══ Given entries ══
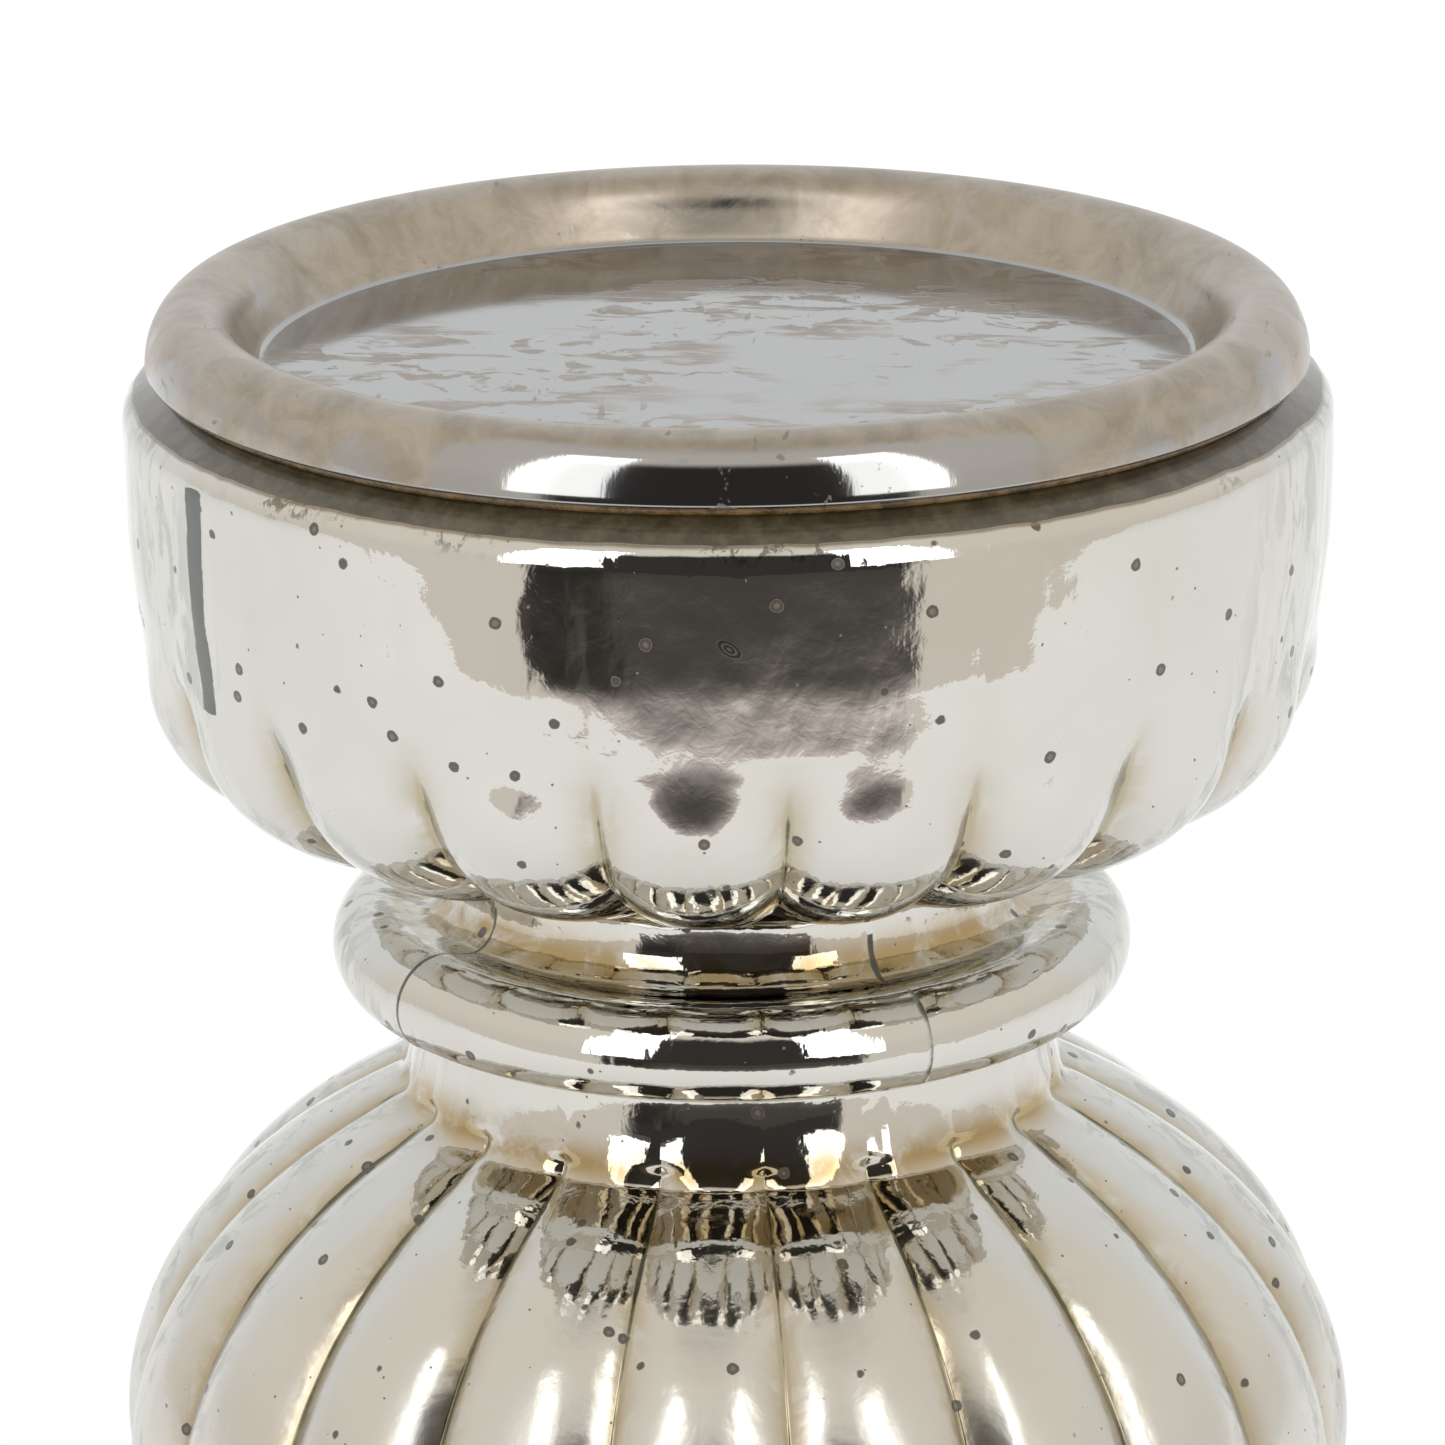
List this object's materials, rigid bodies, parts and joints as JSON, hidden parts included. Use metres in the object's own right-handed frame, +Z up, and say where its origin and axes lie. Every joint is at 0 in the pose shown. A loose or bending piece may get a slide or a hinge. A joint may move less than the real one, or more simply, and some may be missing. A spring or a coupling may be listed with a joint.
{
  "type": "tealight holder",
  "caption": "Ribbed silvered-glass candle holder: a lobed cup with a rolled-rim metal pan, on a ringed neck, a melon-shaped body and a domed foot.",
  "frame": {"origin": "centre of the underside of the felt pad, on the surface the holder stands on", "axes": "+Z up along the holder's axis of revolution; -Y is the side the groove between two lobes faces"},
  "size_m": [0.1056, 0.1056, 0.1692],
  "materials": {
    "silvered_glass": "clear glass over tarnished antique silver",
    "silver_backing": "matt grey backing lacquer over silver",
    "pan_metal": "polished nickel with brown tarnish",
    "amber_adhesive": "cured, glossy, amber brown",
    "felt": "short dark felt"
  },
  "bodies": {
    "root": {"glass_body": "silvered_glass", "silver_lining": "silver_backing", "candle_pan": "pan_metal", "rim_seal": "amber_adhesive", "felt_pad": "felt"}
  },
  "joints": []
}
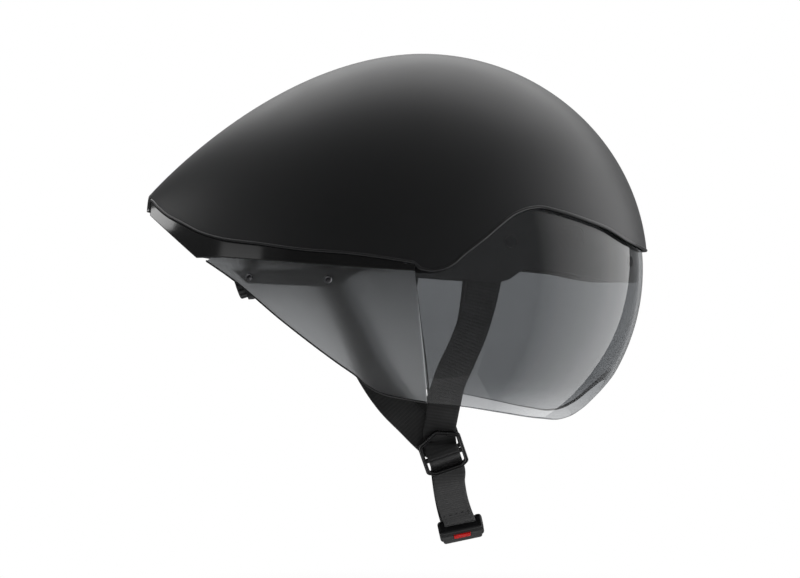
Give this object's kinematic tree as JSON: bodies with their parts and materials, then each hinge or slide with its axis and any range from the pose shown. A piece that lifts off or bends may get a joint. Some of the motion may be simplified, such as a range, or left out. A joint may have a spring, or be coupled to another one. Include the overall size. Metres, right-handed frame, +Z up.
═══
Repeat the listing exactly, from its first line to its last.

> Result of the exercise
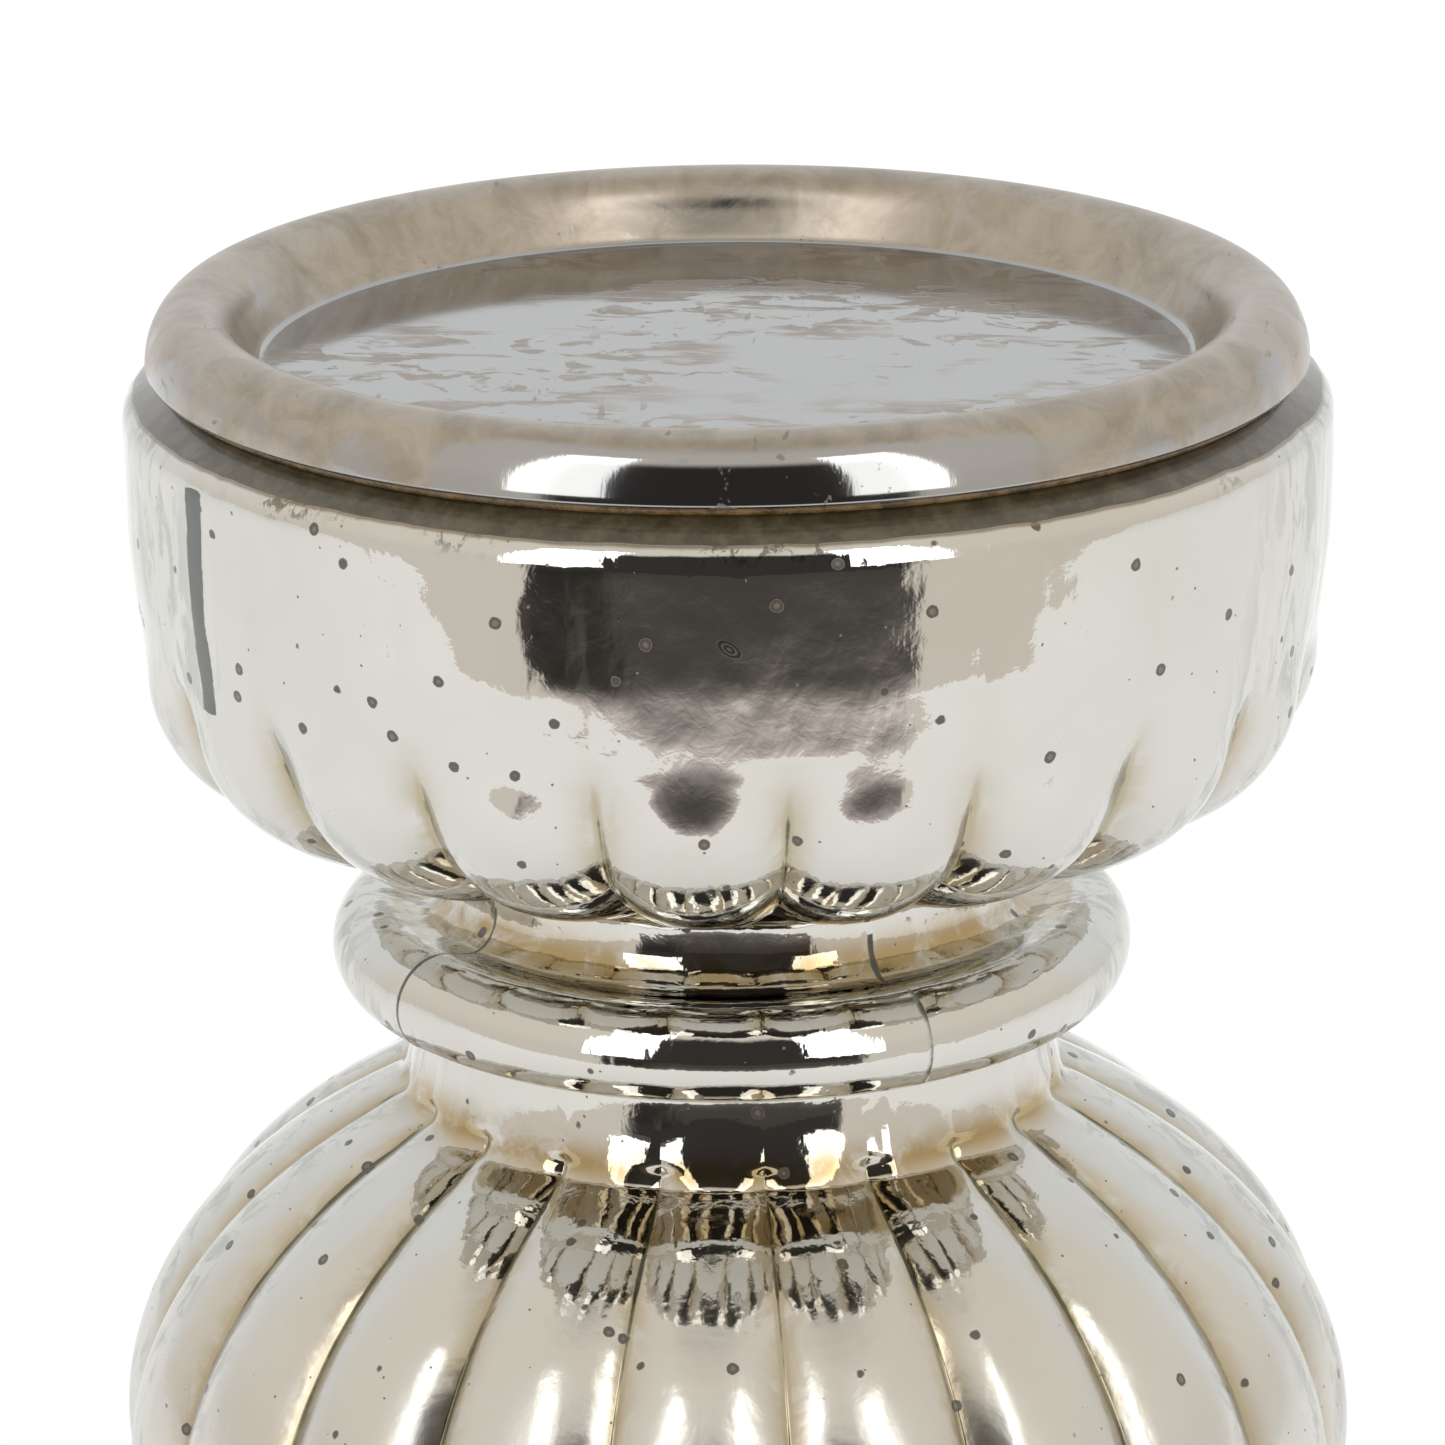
List this object's materials, rigid bodies, parts and joints as JSON, hidden parts included. Use metres in the object's own right-handed frame, +Z up, and say where its origin and axes lie. Every joint is at 0 in the pose shown. A loose or bending piece may get a slide or a hinge. A joint may move less than the real one, or more simply, and some may be missing. A spring or a coupling may be listed with a joint.
{
  "type": "tealight holder",
  "caption": "Ribbed silvered-glass candle holder: a lobed cup with a rolled-rim metal pan, on a ringed neck, a melon-shaped body and a domed foot.",
  "frame": {"origin": "centre of the underside of the felt pad, on the surface the holder stands on", "axes": "+Z up along the holder's axis of revolution; -Y is the side the groove between two lobes faces"},
  "size_m": [0.1056, 0.1056, 0.1692],
  "materials": {
    "silvered_glass": "clear glass over tarnished antique silver",
    "silver_backing": "matt grey backing lacquer over silver",
    "pan_metal": "polished nickel with brown tarnish",
    "amber_adhesive": "cured, glossy, amber brown",
    "felt": "short dark felt"
  },
  "bodies": {
    "root": {"glass_body": "silvered_glass", "silver_lining": "silver_backing", "candle_pan": "pan_metal", "rim_seal": "amber_adhesive", "felt_pad": "felt"}
  },
  "joints": []
}
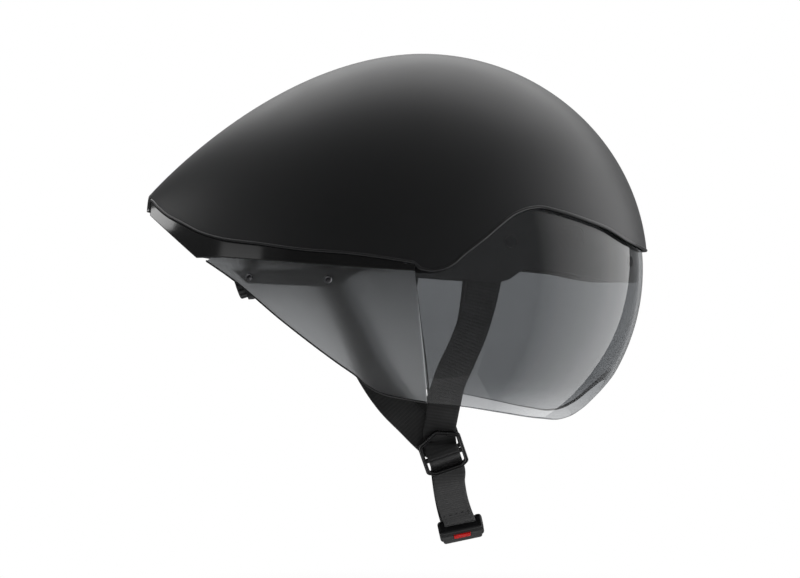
Give this object's kinematic tree as JSON: bodies with their parts and materials, then each hinge or slide with its axis and any range from the pose shown. A piece that lifts off or bends may get a joint. Some of the motion may be simplified, such as a range, or left out. A joint may have a spring, or be coupled to another one. Include the overall size. Metres, right-handed frame, +Z up.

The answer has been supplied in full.